Um outro aspecto interessante foi a importância do papel da professora em estimular a participação, a interação, o posicionamento questionador dos alunos surdos, bem como a oportunidade destes alunos protagonizarem o processo de ensino-aprendizagem. Nessa direção, evidenciamos que a condição necessária para que os mesmos tenham acesso à educação ou então, para que se promova, efetivamente, a inclusão dos surdos em todas as esferas sociais, está intrinsicamente relacionada à concessão e a garantia do direito de voz desses sujeitos-cidadãos brasileiros.

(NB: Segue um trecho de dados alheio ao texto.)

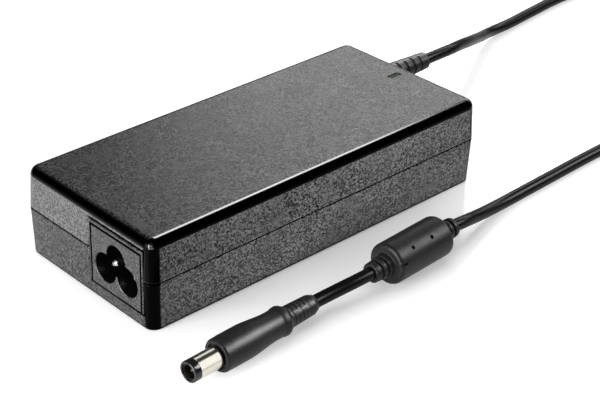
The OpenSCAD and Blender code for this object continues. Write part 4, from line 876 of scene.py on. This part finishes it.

UFABCiência - Quais as dificuldades encontradas?
Foram inúmeras. Todo caminho que se deseja trilhar, apresenta diversos obstáculos. E com a pesquisa, não foi diferente. Realizar uma pesquisa envolve muitas idas e vindas. E foi durante todo esse percurso, que houve muitas aprendizagens, sendo possível extrair uma parte para o texto escrito da dissertação. Para relatar algumas das dificuldades relacionadas ao tema da pesquisa, destaco o desafio de me aventurar em um contexto antes nunca imaginável (as comunidades de surdos; as escolas bilíngues de surdos; os eventos e palestras protagonizadas por surdos) e me deparar com o desconhecido, um mundo visual, do qual eu não faço parte. Além da grande responsabilidade em dissertar sobre uma questão que não vivencio, e que me levou a rever, constantemente, os posicionamentos tomados. Outra dificuldade que também se relaciona com a anterior se deve ao fato de estar imersa em uma cultura ouvinte e não dominar a LIBRAS, o que dificultou realizar as traduções das aulas em LIBRAS para o texto escrito, em Português.
UFABCiência - Deixe uma frase que sintetize a importância da contribuição da sua dissertação para o universo científico e o cotidiano das pessoas.
Respeitar e valorizar as diversidades linguísticas, culturais e sociais existentes no Brasil são condições necessárias para que se promova, efetivamente, a inclusão em todas as esferas sociais de diferentes grupos sociais.
Perfil
Mikaella de Sousa
Licenciada em Química (UFTM); Mestra em Ensino de Ciências (UFABC); Professora de Química da rede pública de Minas Gerais Orientadoras: Maria Candida Varone de Morais Capecchi; Maria Izabel dos Santos Garcia.